Now, solving Eqn(3), and Eqn(4) gives the value of x, and y. So, (x,y) is the intersection point of the equation.

* Example:* Find the intersection point of the lines $3x^{2}+8xy-3y^{2}+2x-4y-1=0$

**Solution:**

$$6x+8y+2=0\quad\text{partial derivative with respect to x}$$

$$8x-6y-4=0\quad\text{partial derivative with respect to y}$$

Now, solving the equations gives, $x=\frac{1}{5},$ $y=-\frac{2}{5}$. Therefore, the intersection point ( $\frac{1}{5},$ $-\frac{2}{5}$)

## Angle between lines

If the general equation of second degree, $ax^{2}+by^{2}+2gx+2fy+2hxy+c=0$ represents the equation of pair of straight lines, then the angle between two lines will be:

$$tanθ= \frac{2\sqrt{h^{2}-ab}}{a+b}$$

if angle, θ=0°, than

$tan 0= \frac{2\sqrt{h^{2}-ab}}{a+b}$

$=> \frac{2\sqrt{h^{2}-ab}}{a+b}=0$

$=>2\sqrt{h^{2}-ab}=0$

$=>h^{2}=ab$

So, when $h^{2}=ab$ the lines are parallel

if angle θ=90°, than

$tan90°= \frac{2\sqrt{h^{2}-ab}}{a+b}$

$=>\frac{1}{0}=\frac{2\sqrt{h^{2}-ab}}{a+b}$

$=>a+b=0$

so, this can be said that when $a+b=0,$ then the lines are perpendicular.

Again, when $h^{2}-ab=0,$ then the both lines are on the * same* line.

if $h^{2}-ab>0,$ then the lines are * real* and

*.*

**distinct**And if $h^{2}-ab<0,$ then the lines are imaginary.

## Equation of Bisector

Bisector is the line that divide the angle between two lines in equal sects.

If an equation: $ax^{2}+by^{2}+2gx+2fy+2hxy+c=0$ represents the equation of pair of straight line, and $(x_{1}, y_{1})$ represents the intersection point of two lines, then the equation of bisector will be represented by the equation:

$$\frac{(x-x_{1})^{2}-(y-y_{1})^{2}}{(a-b)}=\frac{(x-x_{1})(y-y_{1})}{h}$$

## Pair of straight line passing through the origin, (0,0)

Two equations of the lines passing through the origin:

$$y=m_{1}x, =>y-m_{1}x=0\\ y=m_{2}x=>y-m_{2}x=0$$

So, the equation of pair of straight line of this lines:

$$(y-m_{1}x)(y-m_{2}x)=0\\

=>m_{1}m_{2}x^{2}-xy(m_{1}+m_{2})+y^{2}=0\quad\text{ …Eqn(5)}$$

Here, $m_{1},$ $m_{2}$ are the slopes of two lines.
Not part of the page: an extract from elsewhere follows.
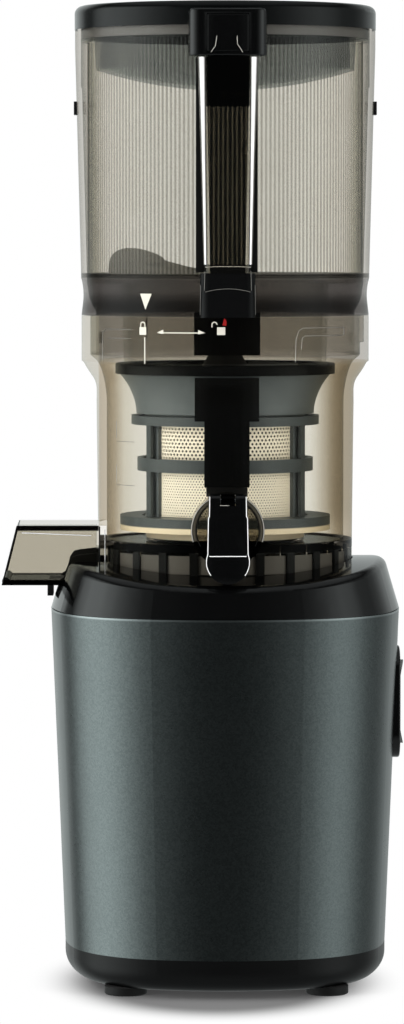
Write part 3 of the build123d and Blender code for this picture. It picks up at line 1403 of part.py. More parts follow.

Equation that passes through the origin is called as Homogeneous equation. So, the above equation is a homogeneous equation. But the simple form of Homogeneous equation of second degree is represented by:

$$ax^{2}+2hxy+by^{2}=0\\

=>\frac{a}{b}x^{2}+\frac{2h}{b}xy+y^{2}\quad\text{ …Eqn(6)}$$

Comparing Eqn(5), and Eqn(6), we get, $m_{1}m_{2}=\frac{a}{b},$ and $m_{1}+m_{2}=-\frac{2h}{b}$

Therefore, the above relations represent that if the pair of straight lines passes through the origin, then the summation of their slopes is:

$$m_{1}+m_{2}=-\frac{2h}{b}$$

and multiplication of their slope is:

$$m_{1}m_{2}=\frac{a}{b}$$

//This is the end of discussion on * Pair of straight lines*.